Strong Turkish Growth Alone Not Enough to Extend Lira's Rally

(Bloomberg) -- Turkey’s growth outlook is improving markedly but the onus to keep a rally in the nation’s assets going still rests firmly with the central bank, according to Quaestio Capital Management SpA.

The lira climbed to a nine-month high against the dollar and bonds advanced after Monday’s data showed the economy expanded at a peer-beating 5.1 percent pace in the second quarter. With leading indicators such as industrial production and consumer confidence suggesting the momentum is going to carry into the second half, focus is now turning to the monetary authority’s policy statement on Sept. 14 to see whether gains are sustainable.

Strong Turkish Growth Alone Not Enough to Extend Lira's Rally

The central bank needs to “continue to demonstrate its ability to maintain a hawkish bias” for investor perception to remain positive, said Lorenzo Gallenga, the Milan-based head of global macro and emerging markets at Quaestio, which oversees about 13 billion euros ($15.6 billion) globally, said Friday. Gallenga has switched his exposure in the nation’s bonds from “a strongly underweight” position to a “slightly overweight” one over recent months. “We saw from inflation data how tight the market is,” he said.

While the economy expanded for a third straight quarter, last week’s data showed that annual consumer-price growth halted a three-month decline in August and core inflation accelerated to more than 10 percent for the first time since 2005. JPMorgan Chase & Co. pushed back expectations on the timing of any Turkish monetary loosening for at least a third time last week, saying it now sees the central bank holding rates steady through March.

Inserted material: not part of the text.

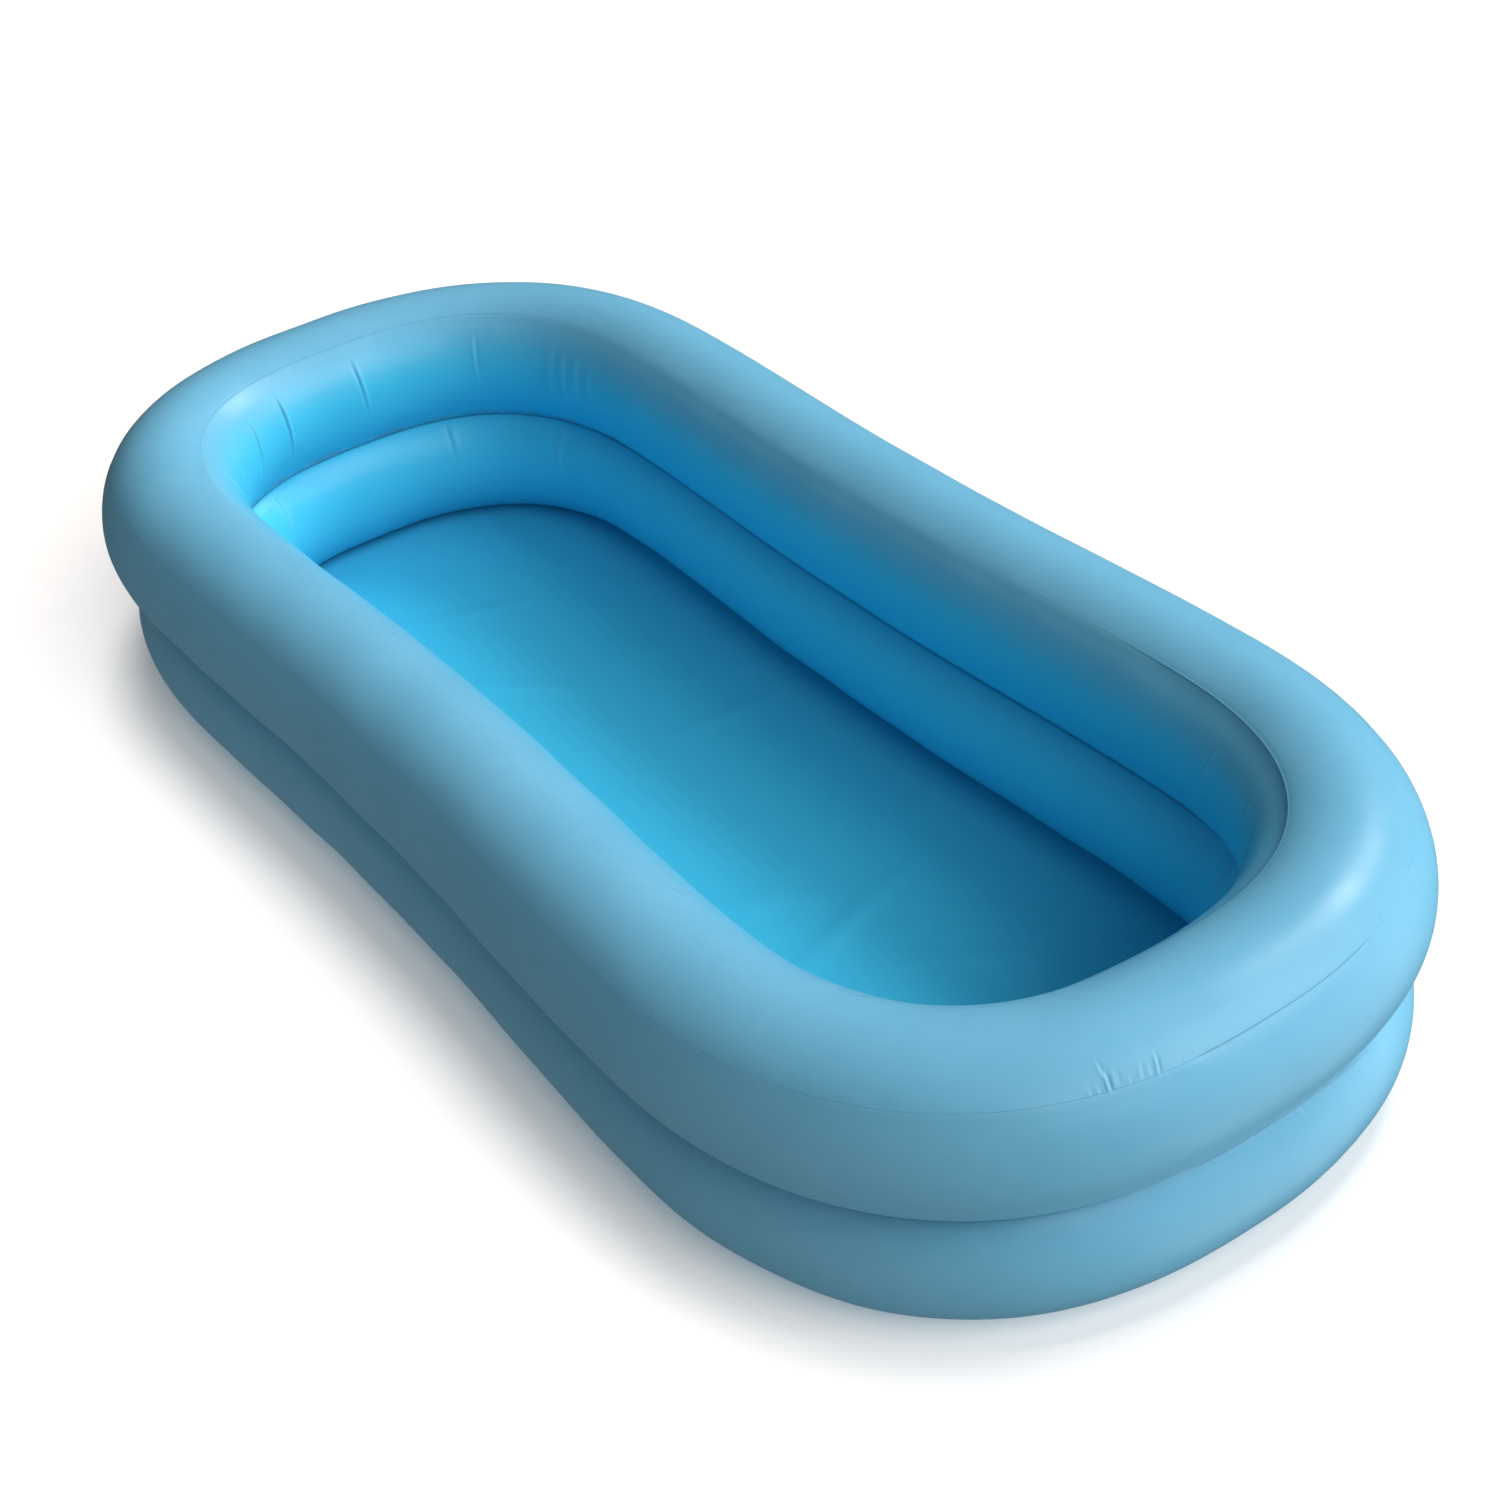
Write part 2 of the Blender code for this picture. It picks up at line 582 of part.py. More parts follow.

Turkey’s tight monetary policy has made its currency and bonds among the most attractive for carry traders in emerging markets.

Lira Outlook

While “there’s no question” that strong growth numbers will reinforce the appetite for lira assets in the short term, “unless inflation is fixed” the lira weaken, according to Cristian Maggio, head of research at TD Securities in London. “There’s no escape from this simple reality.” Maggio said that measures such as the Taylor rule suggested interest rates need to be as high as 16 percent.

The lira gained as much 0.5 percent Monday to 3.3953 per dollar, its strongest level since December, leading gains across emerging markets. The yield on Turkey’s 10-year bonds held unchanged to 10.64 percent, down from a record-high 11.98 percent in January.

The central bank has held its weighted average cost of funding at close to 12 percent since mid-May. Still, inflation expectations over the same period have remained stubbornly high. A central bank survey of analysts and businesses shows inflation forecasts over the next 24 months at around 8 percent, compared with policy makers’ official target of 5 percent.

Quaestio’s Gallenga says Turkish monetary policy is adequately tight and consumer prices will moderate in the coming months. “I don’t believe the central bank should consider cutting rates before mid-2018, perhaps later,” he said. It needs to “remain cautious until inflation is clearly coming down.”